Joe Weizenbaum died at age 85 last week in Berlin, and a few obscure technology news services have published the story. MIT posted its lauds for their alumnus in a press release yesterday, but his passing has not lit up the news wires. As with many issues in the 21st century, it’s up to the blogs to inform and comment. A creator of computer languages and artificial intelligence systems and theories, Weizenbaum was probably known for inventing one of the first AI systems (1962), the ELIZA program. ELIZA was an interactive dialogue process based on Rogerian non-directive psychotherapy (“So you are saying you are angry? Tell me more …”) While may seem like a crude approach by 2008 standards, this was nearly 50 years ago. As with many scientific leaders from his generation (who personally experienced WWII and the Great Depression), he grew skeptical of technological accomplishments and became a passionate advocate for humane applications of technology.
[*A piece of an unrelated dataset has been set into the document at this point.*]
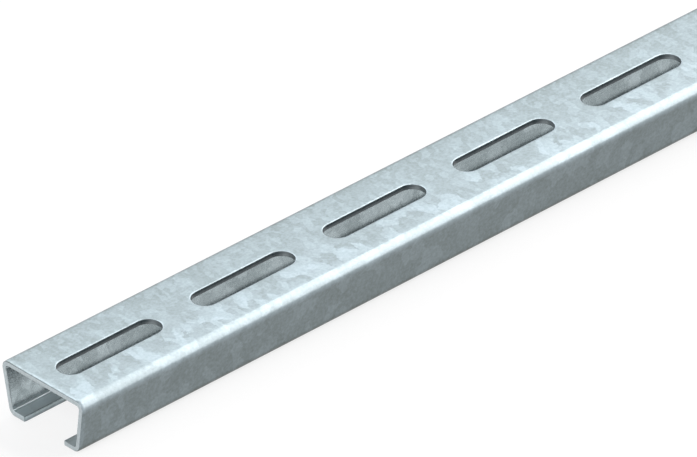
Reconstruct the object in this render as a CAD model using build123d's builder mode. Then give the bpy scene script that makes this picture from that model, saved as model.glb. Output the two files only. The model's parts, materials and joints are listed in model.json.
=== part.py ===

In 1988 he was awarded the Norbert Weiner prize for professional and social responsibility by CPSR, the professional society that sponsors the Participatory Design conferences. Terry Winograd presented his remarks with the prize award, with words as timely today as then, compared his moral vision with that of Wiener’s:
Both fought with a passion against the destructive madness of high technology at the service of war. Both wrote highly influential books about the problems of humanity and technology, moving beyond discussion of the machinery to a broad consideration of human actions, values, and ethical responsibilities. Weizenbaum’s Computer Power and Human Reason stands alongside Wiener’s books on science and society as a powerful reminder that wisdom and technical mastery are not the same, and that we confuse them at our peril.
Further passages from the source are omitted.